Rows:
━━━━

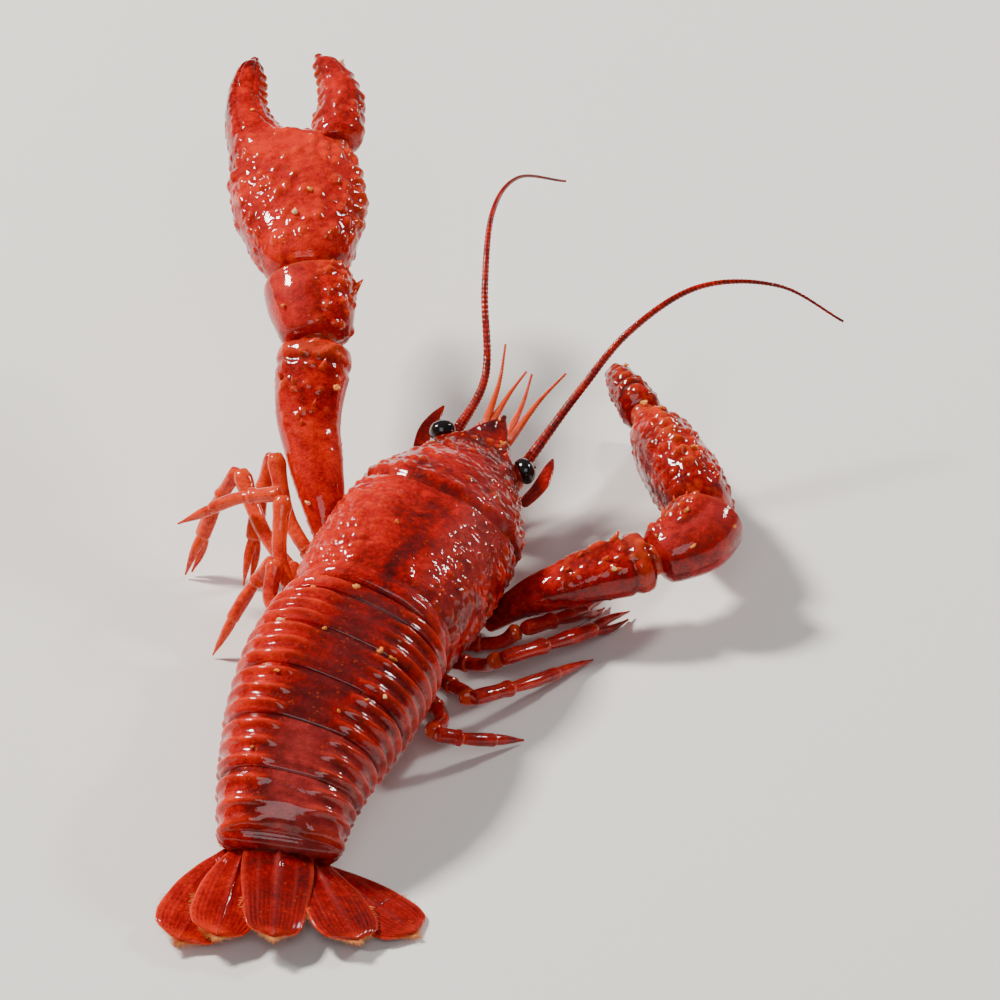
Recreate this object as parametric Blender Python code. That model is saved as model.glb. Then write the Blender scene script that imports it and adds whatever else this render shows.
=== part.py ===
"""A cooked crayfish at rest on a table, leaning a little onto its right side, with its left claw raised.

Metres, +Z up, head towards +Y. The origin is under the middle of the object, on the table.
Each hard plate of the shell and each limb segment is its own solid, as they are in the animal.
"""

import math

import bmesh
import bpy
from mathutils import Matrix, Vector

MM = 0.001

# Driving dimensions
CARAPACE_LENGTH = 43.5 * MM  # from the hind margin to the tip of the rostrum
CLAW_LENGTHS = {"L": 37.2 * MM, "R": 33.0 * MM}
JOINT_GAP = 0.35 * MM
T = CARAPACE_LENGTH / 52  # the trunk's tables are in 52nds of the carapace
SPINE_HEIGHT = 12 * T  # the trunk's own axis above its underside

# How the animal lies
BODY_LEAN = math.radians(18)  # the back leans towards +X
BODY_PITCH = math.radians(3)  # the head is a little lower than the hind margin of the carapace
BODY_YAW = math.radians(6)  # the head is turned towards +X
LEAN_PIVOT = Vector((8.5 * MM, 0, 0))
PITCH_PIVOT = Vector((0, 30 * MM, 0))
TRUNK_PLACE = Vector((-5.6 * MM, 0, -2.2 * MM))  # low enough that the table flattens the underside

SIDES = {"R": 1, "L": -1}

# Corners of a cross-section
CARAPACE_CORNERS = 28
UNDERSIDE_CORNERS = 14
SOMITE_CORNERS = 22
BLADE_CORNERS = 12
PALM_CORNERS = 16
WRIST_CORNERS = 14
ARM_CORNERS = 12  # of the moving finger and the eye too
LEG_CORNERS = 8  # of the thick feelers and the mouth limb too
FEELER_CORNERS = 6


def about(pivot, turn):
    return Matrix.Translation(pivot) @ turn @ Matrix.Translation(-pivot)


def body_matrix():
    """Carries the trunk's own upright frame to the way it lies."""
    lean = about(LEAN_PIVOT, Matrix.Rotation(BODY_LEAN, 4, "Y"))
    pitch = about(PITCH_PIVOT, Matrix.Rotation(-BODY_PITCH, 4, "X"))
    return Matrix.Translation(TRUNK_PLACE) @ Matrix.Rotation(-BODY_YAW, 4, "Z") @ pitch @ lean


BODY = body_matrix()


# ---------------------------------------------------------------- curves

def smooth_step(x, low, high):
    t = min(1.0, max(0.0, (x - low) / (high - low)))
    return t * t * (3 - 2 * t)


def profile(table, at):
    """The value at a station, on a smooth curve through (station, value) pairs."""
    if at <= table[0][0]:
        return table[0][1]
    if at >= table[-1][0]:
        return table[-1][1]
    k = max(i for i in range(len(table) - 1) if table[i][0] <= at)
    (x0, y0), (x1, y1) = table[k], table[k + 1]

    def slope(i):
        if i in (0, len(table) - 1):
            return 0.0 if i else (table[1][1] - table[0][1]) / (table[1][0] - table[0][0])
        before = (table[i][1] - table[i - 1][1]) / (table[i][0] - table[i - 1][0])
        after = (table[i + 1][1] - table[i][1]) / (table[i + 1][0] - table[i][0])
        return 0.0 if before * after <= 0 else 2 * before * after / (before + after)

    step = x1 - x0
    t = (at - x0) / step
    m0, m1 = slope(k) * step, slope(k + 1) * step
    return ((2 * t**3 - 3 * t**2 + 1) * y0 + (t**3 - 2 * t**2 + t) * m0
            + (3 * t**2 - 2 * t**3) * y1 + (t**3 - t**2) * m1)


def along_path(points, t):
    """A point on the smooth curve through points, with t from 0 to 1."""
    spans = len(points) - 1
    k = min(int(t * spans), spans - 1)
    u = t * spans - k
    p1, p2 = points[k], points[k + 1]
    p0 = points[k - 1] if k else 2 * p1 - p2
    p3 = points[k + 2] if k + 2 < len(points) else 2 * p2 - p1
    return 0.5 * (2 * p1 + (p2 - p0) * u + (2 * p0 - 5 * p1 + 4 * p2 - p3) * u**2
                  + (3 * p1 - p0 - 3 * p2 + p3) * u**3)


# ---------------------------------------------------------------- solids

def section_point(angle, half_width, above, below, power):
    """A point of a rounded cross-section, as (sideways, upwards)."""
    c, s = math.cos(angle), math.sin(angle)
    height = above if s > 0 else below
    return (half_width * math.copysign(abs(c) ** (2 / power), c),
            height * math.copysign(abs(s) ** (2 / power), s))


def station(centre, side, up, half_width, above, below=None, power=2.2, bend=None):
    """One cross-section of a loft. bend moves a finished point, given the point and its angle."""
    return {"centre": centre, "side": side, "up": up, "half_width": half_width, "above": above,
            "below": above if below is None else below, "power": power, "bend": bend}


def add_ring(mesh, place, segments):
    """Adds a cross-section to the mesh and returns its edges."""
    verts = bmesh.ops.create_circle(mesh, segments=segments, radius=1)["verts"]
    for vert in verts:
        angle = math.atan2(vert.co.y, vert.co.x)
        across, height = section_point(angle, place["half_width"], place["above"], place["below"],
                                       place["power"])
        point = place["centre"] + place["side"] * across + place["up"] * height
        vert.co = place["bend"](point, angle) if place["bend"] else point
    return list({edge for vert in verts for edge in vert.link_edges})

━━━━

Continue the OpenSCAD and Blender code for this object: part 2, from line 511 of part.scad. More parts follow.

━━━━

What is asked: Each line from the one holding "Recreate this object" to the one holding "left claw raised.", those two included, is to be transcribed exactly, and no other line.

Exercise answer:
Recreate this object as parametric Blender Python code. That model is saved as model.glb. Then write the Blender scene script that imports it and adds whatever else this render shows.
=== part.py ===
"""A cooked crayfish at rest on a table, leaning a little onto its right side, with its left claw raised.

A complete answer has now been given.